* start Data section *

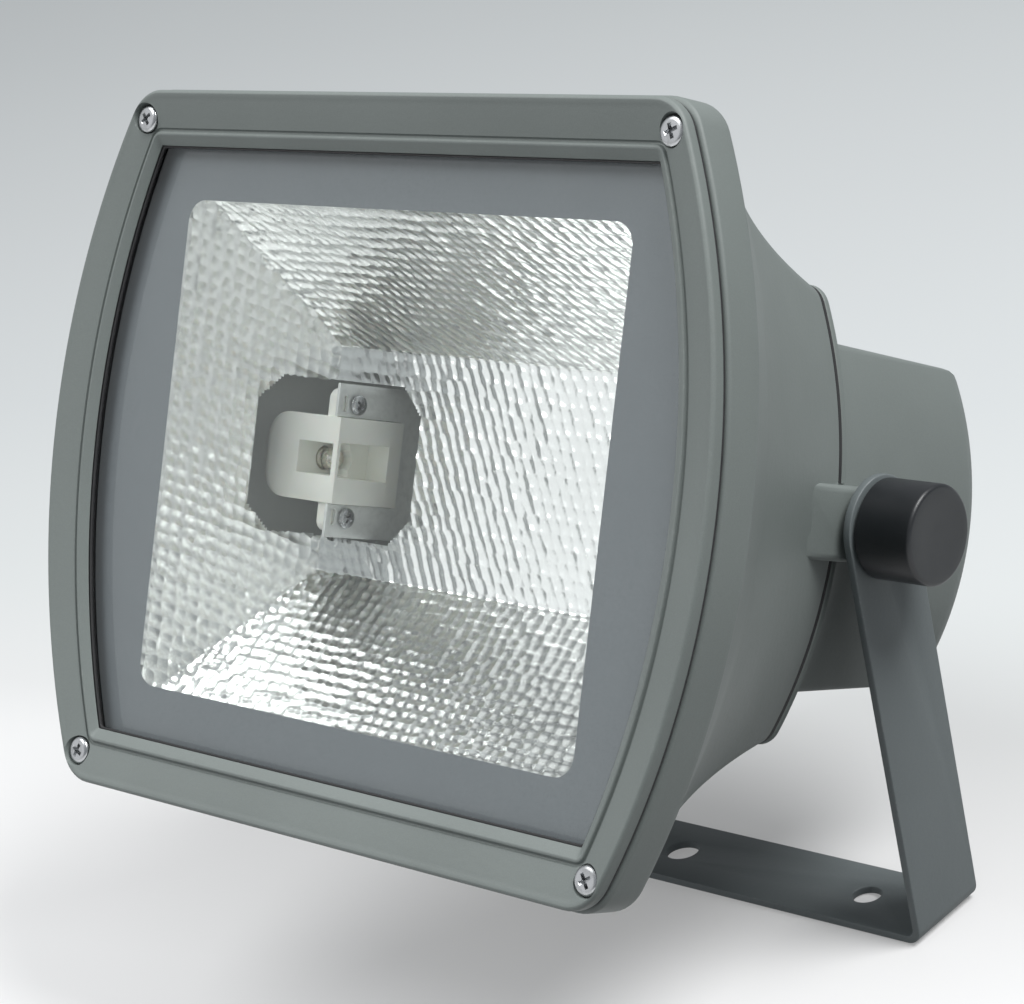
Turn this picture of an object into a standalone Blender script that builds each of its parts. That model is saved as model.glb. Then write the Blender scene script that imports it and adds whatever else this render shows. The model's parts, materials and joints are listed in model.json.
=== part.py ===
"""Floodlight for a double-ended lamp, tilting in a U-shaped bracket.

Lengths are in metres and +Z is up. The head is drawn in its own frame: the origin is the middle of the
tilt axis, +X is the viewer's right, -Y is the way the light shines and +Z is the top. Left and right are
the viewer's.
"""
import math
from typing import NamedTuple

import bmesh
import bpy
from mathutils import Vector

# Gaps
SEAT_GAP = 0.0003
SCREW_GAP = 0.0004
NOTCH_GAP = 0.0005
OVERCUT = 0.002
SHARP_ANGLE = math.radians(35)

# Front frame
FRAME_HALF_WIDTH = 0.1574
FRAME_HALF_HEIGHT = 0.1267
FRAME_BOW = 0.030
FRAME_CORNER = 0.015
SIDE_BORDER = 0.0184
TOP_BORDER = 0.0197
OPENING_BOW = 0.0201
OPENING_CORNER = 0.0006
FRAME_FRONT = -0.1354
FRAME_DEPTH = 0.0045
FRAME_EDGE_ROUND = 0.0015
BAND_WIDTH = 0.0135
BAND_DISH = 0.0032
GROOVE_WIDTH = 0.0014
GROOVE_DEPTH = 0.0008
BEAD_WIDTH = 0.0012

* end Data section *

Problem statement: Copy out all of the data exactly, leaving nothing out.

Response for this exercise:
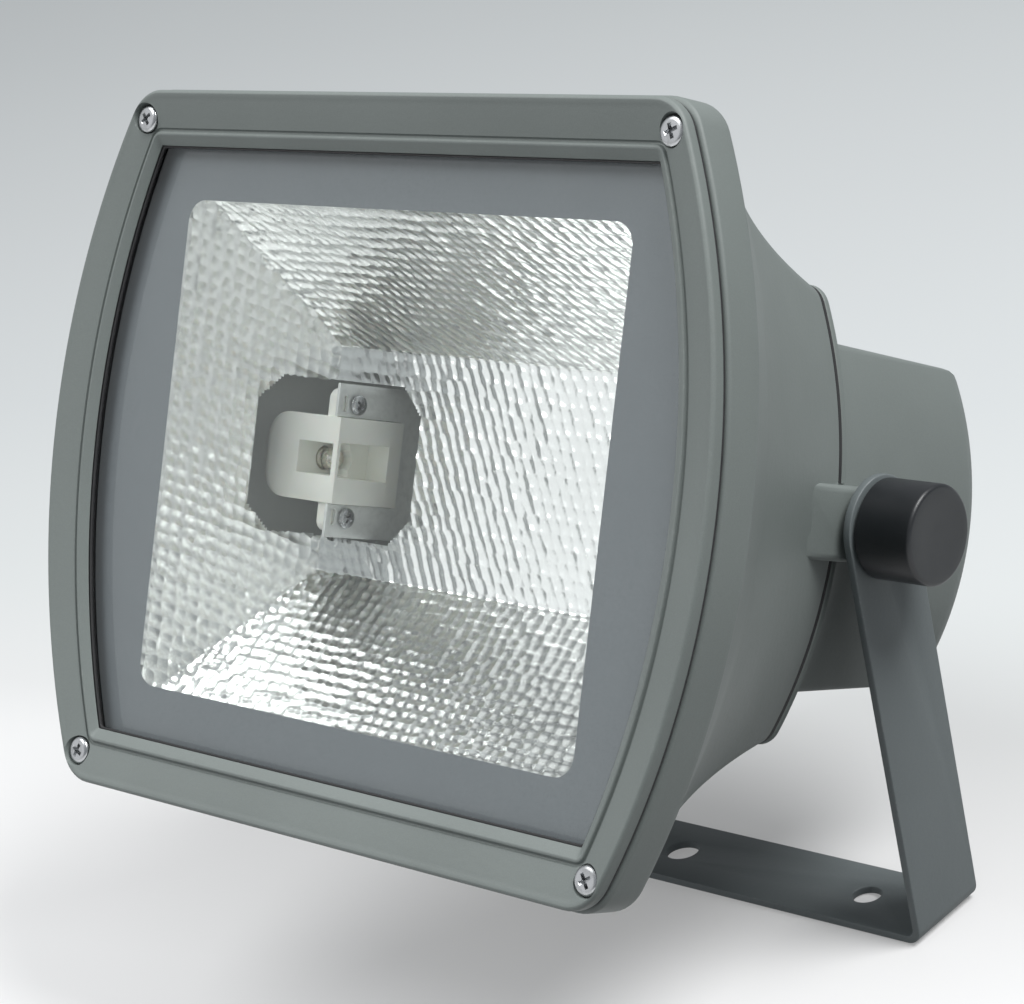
Turn this picture of an object into a standalone Blender script that builds each of its parts. That model is saved as model.glb. Then write the Blender scene script that imports it and adds whatever else this render shows. The model's parts, materials and joints are listed in model.json.
=== part.py ===
"""Floodlight for a double-ended lamp, tilting in a U-shaped bracket.

Lengths are in metres and +Z is up. The head is drawn in its own frame: the origin is the middle of the
tilt axis, +X is the viewer's right, -Y is the way the light shines and +Z is the top. Left and right are
the viewer's.
"""
import math
from typing import NamedTuple

import bmesh
import bpy
from mathutils import Vector

# Gaps
SEAT_GAP = 0.0003
SCREW_GAP = 0.0004
NOTCH_GAP = 0.0005
OVERCUT = 0.002
SHARP_ANGLE = math.radians(35)

# Front frame
FRAME_HALF_WIDTH = 0.1574
FRAME_HALF_HEIGHT = 0.1267
FRAME_BOW = 0.030
FRAME_CORNER = 0.015
SIDE_BORDER = 0.0184
TOP_BORDER = 0.0197
OPENING_BOW = 0.0201
OPENING_CORNER = 0.0006
FRAME_FRONT = -0.1354
FRAME_DEPTH = 0.0045
FRAME_EDGE_ROUND = 0.0015
BAND_WIDTH = 0.0135
BAND_DISH = 0.0032
GROOVE_WIDTH = 0.0014
GROOVE_DEPTH = 0.0008
BEAD_WIDTH = 0.0012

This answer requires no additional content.